Will BYU Basketball field a team next year? Why does Pope focus so much on the transfer portal to the detriment of the team?

I get why BYU fans are antsy — we’ve struck out on some guys and still haven’t filled holes yet. And I don’t want to call out Garth, but cmon man! What has Mark Pope done to the detriment to the team? If I’m being honest, Caleb Lohner is the only departing transfer that coaches wanted to keep. Everyone else was mutually beneficial to part ways. And Lohner absolutely has a high ceiling (there’s a reason Baylor signed him), but wouldn’t Aiken be an upgrade based on what we’ve seen from them in their college careers?

And if we’re looking at what Pope has done in the portal, he’s only added two transfers in each of the last two seasons — that doesn’t seem extreme! Alex Barcello, Brandon Averettte, Matt Haarms, and Jake Toolson were All-Conference players. Te’Jon Lucas was a solid starting guard. Lowell and Harward both had injuries, and Seneca didn’t work out like you hoped. But all in all, that seems pretty good!

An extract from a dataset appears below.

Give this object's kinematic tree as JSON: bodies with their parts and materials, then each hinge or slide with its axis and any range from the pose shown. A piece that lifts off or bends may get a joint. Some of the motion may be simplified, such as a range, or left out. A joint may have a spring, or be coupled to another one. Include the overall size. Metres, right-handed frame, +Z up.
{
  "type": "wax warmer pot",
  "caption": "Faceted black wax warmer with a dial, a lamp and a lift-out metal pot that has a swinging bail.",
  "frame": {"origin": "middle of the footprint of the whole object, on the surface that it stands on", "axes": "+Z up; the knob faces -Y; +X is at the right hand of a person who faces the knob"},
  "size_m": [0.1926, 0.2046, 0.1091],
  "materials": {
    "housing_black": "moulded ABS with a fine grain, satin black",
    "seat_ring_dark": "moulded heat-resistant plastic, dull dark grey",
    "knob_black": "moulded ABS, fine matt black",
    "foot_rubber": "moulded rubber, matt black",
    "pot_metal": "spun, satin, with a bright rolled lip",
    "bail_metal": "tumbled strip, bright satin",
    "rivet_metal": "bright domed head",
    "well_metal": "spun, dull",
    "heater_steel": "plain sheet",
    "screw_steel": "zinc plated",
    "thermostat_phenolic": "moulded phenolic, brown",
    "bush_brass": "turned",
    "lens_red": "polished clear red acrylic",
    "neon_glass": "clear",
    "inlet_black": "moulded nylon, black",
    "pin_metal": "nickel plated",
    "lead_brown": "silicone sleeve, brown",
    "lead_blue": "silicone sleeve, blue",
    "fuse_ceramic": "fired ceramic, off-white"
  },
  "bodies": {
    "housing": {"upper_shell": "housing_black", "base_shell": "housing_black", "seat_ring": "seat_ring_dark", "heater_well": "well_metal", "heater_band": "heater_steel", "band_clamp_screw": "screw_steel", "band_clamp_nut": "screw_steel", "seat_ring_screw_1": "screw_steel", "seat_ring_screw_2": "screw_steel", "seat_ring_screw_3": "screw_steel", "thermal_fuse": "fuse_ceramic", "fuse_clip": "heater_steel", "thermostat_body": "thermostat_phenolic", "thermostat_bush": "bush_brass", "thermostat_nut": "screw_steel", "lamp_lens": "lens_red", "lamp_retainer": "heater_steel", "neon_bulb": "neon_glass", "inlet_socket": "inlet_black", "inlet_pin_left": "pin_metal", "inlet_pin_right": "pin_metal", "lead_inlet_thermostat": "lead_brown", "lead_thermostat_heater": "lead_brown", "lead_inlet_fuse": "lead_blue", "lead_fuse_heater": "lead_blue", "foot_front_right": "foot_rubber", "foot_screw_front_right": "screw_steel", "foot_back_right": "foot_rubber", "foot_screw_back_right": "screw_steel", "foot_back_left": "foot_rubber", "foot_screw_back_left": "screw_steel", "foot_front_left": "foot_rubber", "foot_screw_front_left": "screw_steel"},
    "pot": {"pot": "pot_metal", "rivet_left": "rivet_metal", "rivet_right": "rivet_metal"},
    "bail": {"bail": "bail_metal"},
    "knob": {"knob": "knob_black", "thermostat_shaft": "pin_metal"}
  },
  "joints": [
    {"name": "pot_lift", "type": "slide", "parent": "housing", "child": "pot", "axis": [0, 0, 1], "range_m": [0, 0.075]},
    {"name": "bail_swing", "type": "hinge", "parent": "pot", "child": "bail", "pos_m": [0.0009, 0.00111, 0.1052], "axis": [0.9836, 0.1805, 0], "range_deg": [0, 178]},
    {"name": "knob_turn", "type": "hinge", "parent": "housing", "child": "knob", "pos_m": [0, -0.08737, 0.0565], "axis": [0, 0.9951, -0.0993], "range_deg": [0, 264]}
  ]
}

Pope is not perfect. With hindsight, I wish he would’ve done more to keep Connor Harding and not essentially trade him for Seneca Knight. Hunter Erickson didn’t develop like we hoped, and we’ll see what he does at his next school. But Fouss and Atiki developed a ton in year one, Alex Barcello went from a bench warmer to arguably the best shooter in college basketball last year, he landed Collin Chandler when everyone thought he was going to Utah, and he got Matt Haarms over John Calipari. He’s signed a lot of freshman, but BYU has these things called missions! He’s getting three guys he signed back this season from missions. BYU had to fill gaps in the transfer portal. And it’s 2022 — if you’re not in the portal to some degree, you’re behind the times.

Pope still has things to prove and we’ll see how he does once BYU is in the Big 12, but he has BYU back on track after they missed the NCAA Tournament in the last four seasons under Dave Rose.